Webbers Falls Railroad

Overview
- Headquarters: Webbers Falls, Oklahoma
- Locale: Oklahoma
- Dates of operation: 1911–1918

Technical
- Track gauge: 4 ft 8+1⁄2 in (1,435 mm)
- Length: 11.6 mi (18.7 km)

= Webbers Falls Railroad =

Former railroad line

The Webbers Falls Railroad (W.F.R.R.) was a shortline railway operating between the towns of Webbers Falls and Warner in the State of Oklahoma. Its predecessor began operations in 1911, and its line was dismantled by 1918.

==History==
The creator of the line was incorporated in Oklahoma on December 9, 1909 as the Webbers Falls, Shawnee and Western Railroad. It constructed trackage between Webbers Falls and Warner during 1911, with the first train out of Webbers Falls being inaugurated amid great fanfare on October 1 of that year. The railroad promised four passenger trains daily, with two in each direction, as well as ample freight service. The line connected with the Midland Valley Railroad at Warner, giving Webbers Falls a connection to the outside world other than its traditional link, the Arkansas River. Aspirations included extending the line to Shawnee, Oklahoma, almost a hundred miles further west from Warner, at the very least.
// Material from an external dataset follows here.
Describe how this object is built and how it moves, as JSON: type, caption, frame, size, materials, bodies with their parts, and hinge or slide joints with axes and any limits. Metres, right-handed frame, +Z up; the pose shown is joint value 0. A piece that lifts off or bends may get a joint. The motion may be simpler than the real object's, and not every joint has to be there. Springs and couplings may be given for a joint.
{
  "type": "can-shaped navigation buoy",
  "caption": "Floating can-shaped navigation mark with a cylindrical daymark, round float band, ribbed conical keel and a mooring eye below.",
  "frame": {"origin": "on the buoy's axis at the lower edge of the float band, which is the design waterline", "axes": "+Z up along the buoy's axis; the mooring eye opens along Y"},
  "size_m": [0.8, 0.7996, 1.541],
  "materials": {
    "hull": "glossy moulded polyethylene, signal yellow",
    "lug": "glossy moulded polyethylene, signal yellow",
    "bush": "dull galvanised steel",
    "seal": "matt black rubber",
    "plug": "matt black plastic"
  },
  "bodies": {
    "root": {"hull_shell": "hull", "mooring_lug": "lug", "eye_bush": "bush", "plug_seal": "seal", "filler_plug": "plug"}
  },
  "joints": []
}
But the railroad quickly ran into financial difficulty, allegedly because the Midland Valley did not extend the concessions that the minor road needed to operate. The line ceased operations in 1914. During this downtime, a justice of the peace at Webbers Falls bought an old railroad handcar, equipped it with a gasoline engine, and started running on the line without permission; but, operational problems with the trackage, encounters with another “pirate” user on the same line, and eventually a lawsuit from the railroad owners, caused that activity to cease.
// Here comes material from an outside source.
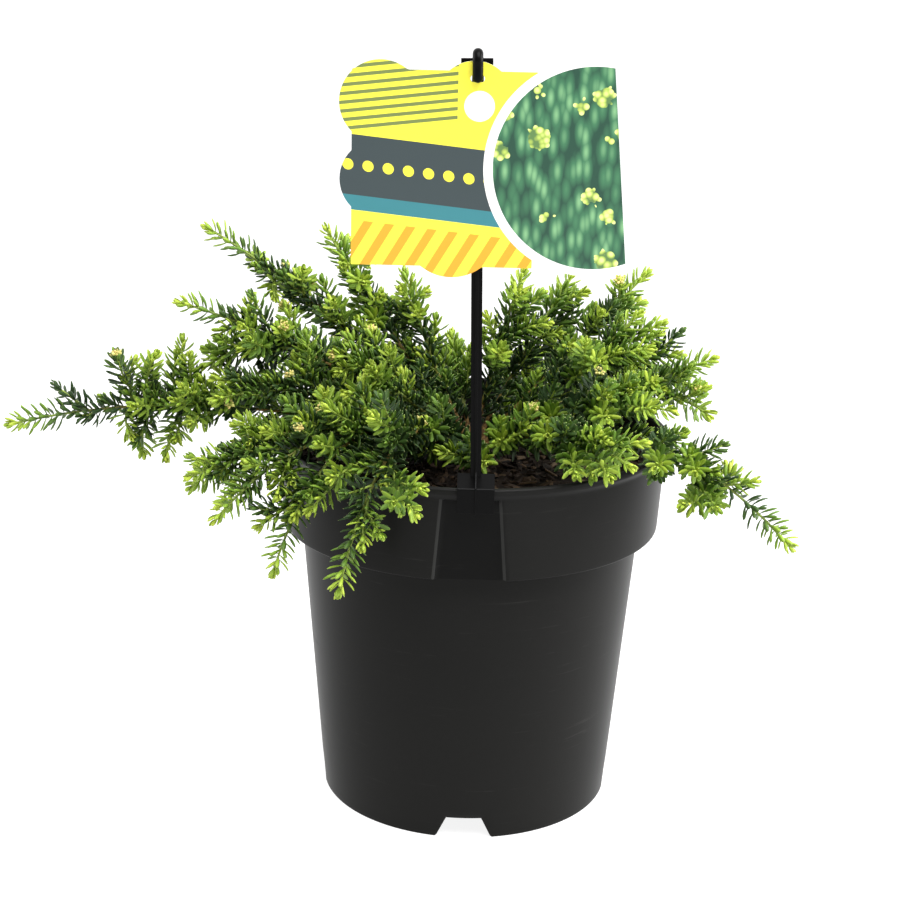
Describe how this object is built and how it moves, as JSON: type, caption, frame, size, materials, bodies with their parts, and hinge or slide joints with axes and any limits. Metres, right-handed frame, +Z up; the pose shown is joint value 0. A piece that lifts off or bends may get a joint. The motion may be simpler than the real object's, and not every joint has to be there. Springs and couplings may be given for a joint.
{
  "type": "potted shrub",
  "caption": "Young spreading needle-leaved shrub in a tapered round nursery pot with a banded rim, and a shaped card tag hung on a clip-on stick.",
  "frame": {"origin": "bottom centre of the whole outline, at the height of the pot's foot", "axes": "+Z up along the pot's axis, -Y towards the front where the tag hangs, +X to the right as seen from the front"},
  "size_m": [0.349, 0.2206, 0.3525],
  "materials": {
    "pot_plastic": "matte moulded dark grey plastic",
    "potting_mix": "coarse dark bark-based potting mix",
    "bark": "thin tan bark",
    "foliage": "soft satin green leaves",
    "stick_plastic": "satin black moulded plastic",
    "tag_card": "smooth printed synthetic card"
  },
  "bodies": {
    "root": {"pot": "pot_plastic", "soil": "potting_mix", "crown": "bark", "stick": "stick_plastic", "tag": "tag_card", "spray_runner_left": "foliage", "spray_upper_left": "foliage", "spray_mid_left": "foliage", "spray_left_shoulder": "foliage", "spray_left_middle": "foliage", "spray_low_left": "foliage", "spray_left_over_rim": "foliage", "spray_droop_left": "foliage", "spray_front_bud": "foliage", "spray_droop_front": "foliage", "spray_front_upright": "foliage", "spray_left_inner": "foliage", "spray_top_left": "foliage", "spray_top_middle": "foliage", "spray_behind_stake": "foliage", "spray_right_upright": "foliage", "spray_right_top": "foliage", "spray_right_long": "foliage", "spray_right_side": "foliage", "spray_right_arm": "foliage", "spray_runner_right": "foliage", "spray_front_right": "foliage", "spray_right_cushion": "foliage", "spray_front_short": "foliage", "spray_front_star": "foliage", "spray_back_left": "foliage", "spray_back_middle": "foliage", "spray_back_right": "foliage", "spray_right_back": "foliage"}
  },
  "joints": []
}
Early 1915 saw successful negotiations for sale of the road. The Webbers Falls Railroad Company was incorporated in Oklahoma on June 8, 1916 to actually take title to the property. A snapshot of the W.F.R.R. in August 1916 showed an 11.6-mile standard gauge operation with its headquarters in Webbers Falls. The line was operating two coal-burning locomotives for freight, and two motor railcars for passengers.
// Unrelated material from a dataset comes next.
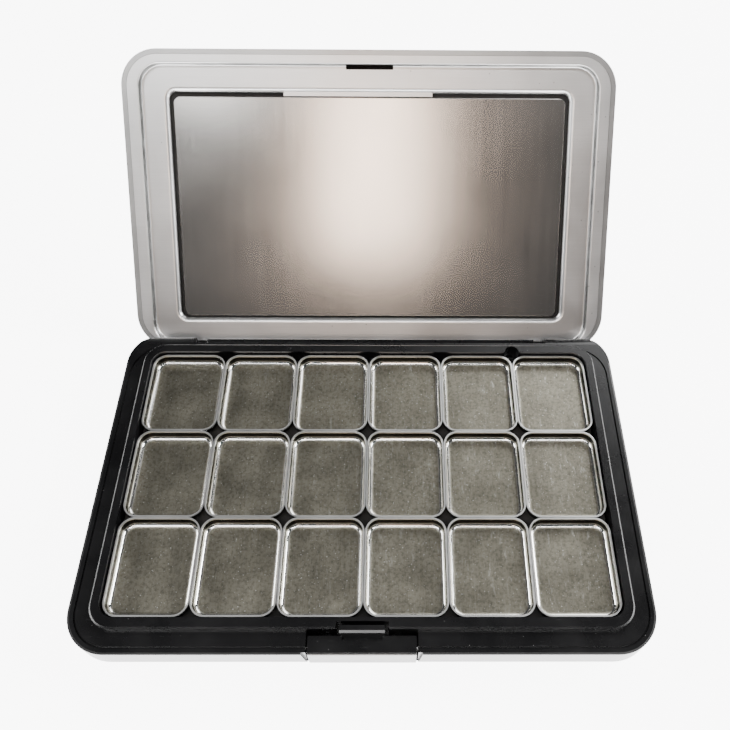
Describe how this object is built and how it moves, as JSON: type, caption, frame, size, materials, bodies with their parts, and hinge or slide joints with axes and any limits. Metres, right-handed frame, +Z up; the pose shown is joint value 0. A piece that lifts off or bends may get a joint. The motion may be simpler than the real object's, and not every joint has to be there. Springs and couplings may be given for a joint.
{
  "type": "watercolor pan set",
  "caption": "Shallow hinged case with removable metal paint pans on a magnetic sheet, a push-button latch and a lid with a lift-out mixing plate.",
  "frame": {"origin": "centre of the base's underside, on the table", "axes": "+X to the user's right, +Y towards the hinge, +Z up"},
  "size_m": [0.1082, 0.116, 0.0512],
  "materials": {
    "silver_case": "satin brushed",
    "black_frame": "satin moulded",
    "pan_steel": "bright pressed walls, satin floor",
    "plate_steel": "smooth satin",
    "magnet_rubber": "matte",
    "spring_steel": "bright drawn"
  },
  "bodies": {
    "base": {"base_shell": "silver_case", "base_frame": "black_frame", "magnetic_sheet": "magnet_rubber", "latch_spring": "spring_steel"},
    "lid": {"lid_shell": "silver_case", "lid_liner": "silver_case", "hinge_bar": "black_frame", "hinge_pins": "spring_steel", "plate_pad": "magnet_rubber"},
    "latch": {"latch_button": "black_frame", "latch_face": "silver_case"},
    "plate": {"mixing_plate": "plate_steel"},
    "pan_r1c1_body": {"pan_r1c1": "pan_steel"},
    "pan_r1c2_body": {"pan_r1c2": "pan_steel"},
    "pan_r1c3_body": {"pan_r1c3": "pan_steel"},
    "pan_r1c4_body": {"pan_r1c4": "pan_steel"},
    "pan_r1c5_body": {"pan_r1c5": "pan_steel"},
    "pan_r1c6_body": {"pan_r1c6": "pan_steel"},
    "pan_r2c1_body": {"pan_r2c1": "pan_steel"},
    "pan_r2c2_body": {"pan_r2c2": "pan_steel"},
    "pan_r2c3_body": {"pan_r2c3": "pan_steel"},
    "pan_r2c4_body": {"pan_r2c4": "pan_steel"},
    "pan_r2c5_body": {"pan_r2c5": "pan_steel"},
    "pan_r2c6_body": {"pan_r2c6": "pan_steel"},
    "pan_r3c1_body": {"pan_r3c1": "pan_steel"},
    "pan_r3c2_body": {"pan_r3c2": "pan_steel"},
    "pan_r3c3_body": {"pan_r3c3": "pan_steel"},
    "pan_r3c4_body": {"pan_r3c4": "pan_steel"},
    "pan_r3c5_body": {"pan_r3c5": "pan_steel"},
    "pan_r3c6_body": {"pan_r3c6": "pan_steel"}
  },
  "joints": [
    {"name": "lid_hinge", "type": "hinge", "parent": "base", "child": "lid", "pos_m": [0, 0.0321, 0.004], "axis": [-1, 0, 0], "range_deg": [-132, 0]},
    {"name": "latch_push", "type": "slide", "parent": "base", "child": "latch", "axis": [0, 1, 0], "range_m": [0, 0.0007], "stiffness_N_per_m": 600, "springref_m": -0.0008, "deforming": ["latch_spring"]},
    {"name": "plate_lift", "type": "slide", "parent": "lid", "child": "plate", "axis": [0, -0.7431, 0.6691], "range_m": [0, 0.012]},
    {"name": "pan_r1c1_lift", "type": "slide", "parent": "base", "child": "pan_r1c1_body", "axis": [0, 0, 1], "range_m": [0, 0.015]},
    {"name": "pan_r1c2_lift", "type": "slide", "parent": "base", "child": "pan_r1c2_body", "axis": [0, 0, 1], "range_m": [0, 0.015]},
    {"name": "pan_r1c3_lift", "type": "slide", "parent": "base", "child": "pan_r1c3_body", "axis": [0, 0, 1], "range_m": [0, 0.015]},
    {"name": "pan_r1c4_lift", "type": "slide", "parent": "base", "child": "pan_r1c4_body", "axis": [0, 0, 1], "range_m": [0, 0.015]},
    {"name": "pan_r1c5_lift", "type": "slide", "parent": "base", "child": "pan_r1c5_body", "axis": [0, 0, 1], "range_m": [0, 0.015]},
    {"name": "pan_r1c6_lift", "type": "slide", "parent": "base", "child": "pan_r1c6_body", "axis": [0, 0, 1], "range_m": [0, 0.015]},
    {"name": "pan_r2c1_lift", "type": "slide", "parent": "base", "child": "pan_r2c1_body", "axis": [0, 0, 1], "range_m": [0, 0.015]},
    {"name": "pan_r2c2_lift", "type": "slide", "parent": "base", "child": "pan_r2c2_body", "axis": [0, 0, 1], "range_m": [0, 0.015]},
    {"name": "pan_r2c3_lift", "type": "slide", "parent": "base", "child": "pan_r2c3_body", "axis": [0, 0, 1], "range_m": [0, 0.015]},
    {"name": "pan_r2c4_lift", "type": "slide", "parent": "base", "child": "pan_r2c4_body", "axis": [0, 0, 1], "range_m": [0, 0.015]},
    {"name": "pan_r2c5_lift", "type": "slide", "parent": "base", "child": "pan_r2c5_body", "axis": [0, 0, 1], "range_m": [0, 0.015]},
    {"name": "pan_r2c6_lift", "type": "slide", "parent": "base", "child": "pan_r2c6_body", "axis": [0, 0, 1], "range_m": [0, 0.015]},
    {"name": "pan_r3c1_lift", "type": "slide", "parent": "base", "child": "pan_r3c1_body", "axis": [0, 0, 1], "range_m": [0, 0.015]},
    {"name": "pan_r3c2_lift", "type": "slide", "parent": "base", "child": "pan_r3c2_body", "axis": [0, 0, 1], "range_m": [0, 0.015]},
    {"name": "pan_r3c3_lift", "type": "slide", "parent": "base", "child": "pan_r3c3_body", "axis": [0, 0, 1], "range_m": [0, 0.015]},
    {"name": "pan_r3c4_lift", "type": "slide", "parent": "base", "child": "pan_r3c4_body", "axis": [0, 0, 1], "range_m": [0, 0.015]},
    {"name": "pan_r3c5_lift", "type": "slide", "parent": "base", "child": "pan_r3c5_body", "axis": [0, 0, 1], "range_m": [0, 0.015]},
    {"name": "pan_r3c6_lift", "type": "slide", "parent": "base", "child": "pan_r3c6_body", "axis": [0, 0, 1], "range_m": [0, 0.015]}
  ]
}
The W.F.R.R. still had an eye for expansion, and actually received Congressional consent on October 5, 1917 to construct a bridge over the Arkansas River, which would have allowed the line to extend east from Webbers Falls to Gore, Oklahoma on the other side of that waterway. However, the line was never extended, and by 1918 was instead sold to well-known railroad scrapper Herman Sonken who tore up the rails, dismantled the engines and buildings, and eventually had bullets made out of the steel to help the Allied effort in World War I.